The new Tennessee law and the new federal rules are all part of the same movement to chip away at recently gained equal rights for LGBTQ people, such as the legalization of same-sex marriage and protections against discrimination. As the Tennessee lawmakers knew when they passed it, this legislation will face legal challenges. This law and other similar laws, as well as the new Trump administration rule changes, will surely find their way to the U.S. Supreme Court… where their fate will ultimately be decided by a newly conservative majority.

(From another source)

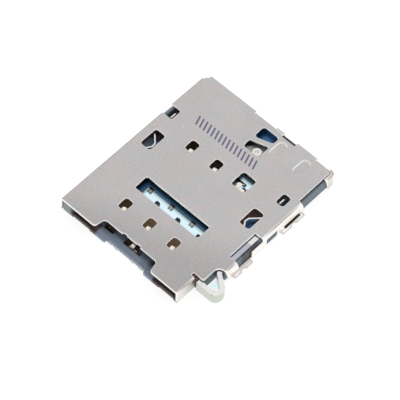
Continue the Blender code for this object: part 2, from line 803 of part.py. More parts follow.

Today, as we honor the birth of Dr. Martin Luther King Jr., it’s hard not to think of the long road he walked to bring dignity and equality to the poor, to minorities and to the disenfranchised, only to see many of his achievements challenged or erased under our current administration. Still, I find myself lifted, comforted and inspired by his words from “Strength to Love,” written in 1963:
“Darkness cannot drive out darkness, only light can do that. Hate cannot drive out hate, only love can do that.”
And these:
“I believe that unarmed truth and unconditional love will have the final word in reality. This is why right, temporarily defeated, is stronger than evil triumphant.”
In this case “right” has suffered a temporary defeat, and, as is usually the case, those most vulnerable—children waiting for loving homes—will pay the greatest price. As The New York Times reported, there are more than 400,000 children currently in the U.S. foster care system.
Unarmed truth and unconditional love cannot triumph quickly enough.